Je reviens de Neverland épuisé. J'ai donné tous mes cours aujourd'hui avec la gueule de bois. La fac demeure "bloquée" - mais les bloqueurs ne se donnent plus la peine de se déplacer. Je suis le seul du département à avoir imposé que mes cours se déroulent dans la fac de Lettres et Sciences Humaines, et pas à Perpète les Oies. Les étudiants de L1 et L3 étaient tous là aujourd'hui, ceux de L2 n'étaient présents qu'au tiers. Mon coeur se fendait à écouter leurs angoisses. J'apprends que je suis le seul à avoir donné cours et à leur envoyer régulièrement des documents. Je suis tombé des nues.
Ma gueule de bois venait de mon dîner de lundi soir chez une collègue. Réception somptueuse avec mon pire ami et son épouse (une sainte !). Nous parlions de choses et d'autres mais vers la fin du repas, l'alcool aidant, mon sang s'est mis à bouillir. Nous avons évoqué quelques vieux épisodes dans la vie de notre département, et en particulier ce moment de tension lorsque j'avais aidé une de mes étudiantes à partir étudier un semestre au Brésil. Elle avait obtenu une bourse sur la foi d'un programme de recherche que nous avions concocté ensemble (les conversions des Indiens Pataxo au protestantisme). C'était une étudiante brillante, faite pour l'aventure et les voyages. Or mes collègues voulaient à tout prix qu'au Brésil, elle étudie la version classique espagnole, la littérature espagnole, etc. Je leur disais : "Quel intérêt d'aller au Brésil pour s'initier à l'anthropologie si vous lui collez toutes les matières au programme? Ne peut-on pas simplement lui faire confiance et respecter ses aspirations?" Et on me répondait avec un soupir blasé que je ne comprenais rien à la rigueur académique.

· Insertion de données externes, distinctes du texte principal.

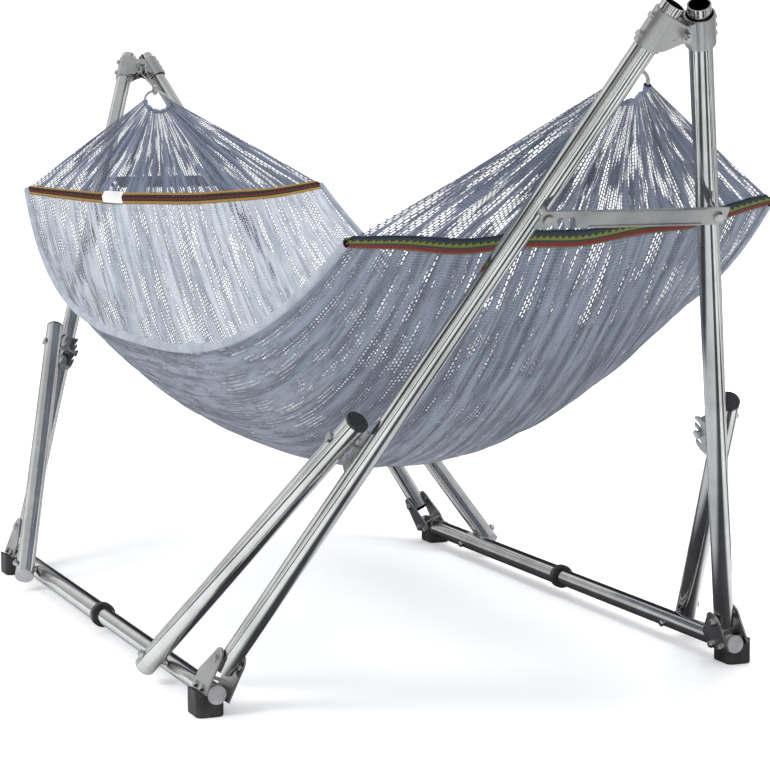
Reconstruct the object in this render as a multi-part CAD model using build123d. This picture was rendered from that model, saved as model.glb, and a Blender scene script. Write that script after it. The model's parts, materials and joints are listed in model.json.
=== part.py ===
"""Hammock on a folding steel stand.

Frame: +X runs along the stand to its near end, -Y is the left rail, +Y the right rail, +Z is up.
The origin lies on the floor, at the middle of the stand. Everything is in millimetres.
The near left corner is modelled, and the other three corners are its mirror images.
"""
import os
from math import asin, atan2, cos, hypot, radians, sin, tan

from build123d import *

# Driving dimensions of the stand
APEX_X = 1340        # hub hinge, distance from the middle
APEX_Z = 1100        # hub hinge, height
FOOT_X = 690         # leg pivot in its bracket
FOOT_Y = 465
FOOT_Z = 88
PIVOT_RISE = 55      # leg pivot above the rail, measured in the side frame
HUB_OFFSET = 32      # hub hinge to the axis of each leg

LEG_RADIUS = 17.5
STRUT_RADIUS = 19
OUTER_RADIUS = 19    # outer floor tube, far half
INNER_RADIUS = 16.5  # inner floor tube, near half
TUBE_WALL = 2
FIT = 0.05           # radial clearance of a running hinge

RAIL_END = 692
OUTER_TUBE_END = 10
INNER_TUBE_END = -180
BOLT_RADIUS = 4
HEAD_RADIUS = 7
HEAD_HEIGHT = 5

# Clevis bracket at the bottom of each leg
PLATE_INSIDE = 19.5
PLATE_OUTSIDE = 22.5
PLATE_TOP_RADIUS = 20
LOWER_BOLTS = (648, 680)

# Strut that props each leg, and the rack that it hooks into
STRUT_SIDE = 40      # strut axis outside the plane of the side frame
STRUT_FOOT_X = 455
PEG_HEIGHT = 440     # rack, measured up the side frame
PEG_STAND_OFF = 30   # peg axis from the leg axis
PEG_RADIUS = 5
NOTCH_GAP = 0.4
NOTCH_PITCH = 19.5
RACK_PLATE = 12

# Hub where two legs meet
EAR_OUTSIDE = 20.8
EAR_INSIDE = 18.2
LOOSE_RADIUS = 20.2
SLEEVE_RADIUS = 22.6
LEG_TOP = 30
LEG_TAIL = 14

# Brace between two legs
BRACE_DROP = 330
BRACE_STAND_OFF = 37.5
BRACE_THICK = 3
BRACE_HALF = 15
BRACE_PITCH = 19
BRACE_SLANT = 23

# Hook, ring and hammock
RING_TOP = Vector(1210, 0, 1045)
RING_RADIUS = 30
RING_WIRE = 3
LOOP_RADIUS = 11
LOOP_ROD = 3.5
HAMMOCK_HALF = 1040
BAND_HALF_WIDTH = 363
BAND_EDGE_Z = 818
BAND_MIDDLE_Z = 790
EDGE_SAG = 255
BED_SAG = 473
BED_SPREAD = 55
SAG_POWER = 2.7      # above 2, the bed drops more steeply beside the bands than a parabola
LEAN_SHIFT = -25     # sideways and upward lean of the near band, the upward one at its right edge
LEAN_RISE = 24
CLOTH = 8
FAN_END = Vector(1171, 0, 988)
FAN_END_HALF = 26

# Directions worked out from the driving dimensions
RISE = hypot(APEX_X - FOOT_X, APEX_Z - FOOT_Z)
LEAN_X = (APEX_X - FOOT_X) / RISE
LEAN_Z = (APEX_Z - FOOT_Z) / RISE
SPREAD = atan2(FOOT_Y, RISE) - asin(HUB_OFFSET / hypot(FOOT_Y, RISE))
LEG_AXIS = Vector(LEAN_X * cos(SPREAD), sin(SPREAD), LEAN_Z * cos(SPREAD))
LEG_OUT = Vector(LEAN_X * sin(SPREAD), -cos(SPREAD), LEAN_Z * sin(SPREAD))
SIDE_TILT = atan2(LEG_AXIS.Y, LEG_AXIS.Z)
SIDE_UP = Vector(0, sin(SIDE_TILT), cos(SIDE_TILT))
SIDE_OUT = Vector(0, -cos(SIDE_TILT), sin(SIDE_TILT))
LEG_LEAN = atan2(LEG_AXIS.X, LEG_AXIS.dot(SIDE_UP))
HUB_OUT = Vector(LEAN_Z, 0, -LEAN_X)

APEX = Vector(APEX_X, 0, APEX_Z)
LEG_FOOT = Vector(FOOT_X, -FOOT_Y, FOOT_Z)
LEG_HEAD = APEX + LEG_OUT * HUB_OFFSET
RAIL_POINT = LEG_FOOT - SIDE_UP * PIVOT_RISE
RAIL_Y = -RAIL_POINT.Y
RAIL_Z = RAIL_POINT.Z

SIDE = Plane(origin=(0, -RAIL_Y, RAIL_Z), x_dir=(1, 0, 0), z_dir=SIDE_OUT).location
HUB = Plane(origin=APEX, x_dir=(0, 1, 0), z_dir=HUB_OUT).location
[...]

Le professeur qui devait lui offrir sa tutelle lui demanda au dernier moment de changer de projet de recherche afin de s'intégrer mieux à la thématique de son séminaire (la musique latino-américaine). J'appelai ce collègue et lui dis qu'en ce cas l'étudiante devait renoncer à sa bourse et présenter un nouveau projet qu'il lui proposerait. Il battit en retraite. Mon pire ami fut le seul à me soutenir, mais durant ce dîner il m'expliqua que j'avais eu tort de m'énerver, que les collègues défendaient une position cohérente. Et notre hôtesse, qui dirige les masters, me dit "J'ai moi aussi freiné des quatre fers car je ne comprenais rien à ton projet la concernant" - or j'avais toujours cru qu'elle m'avait soutenu à l'époque. "Ce n'est qu'aujourd'hui, poursuivit-elle, que je comprends ta position".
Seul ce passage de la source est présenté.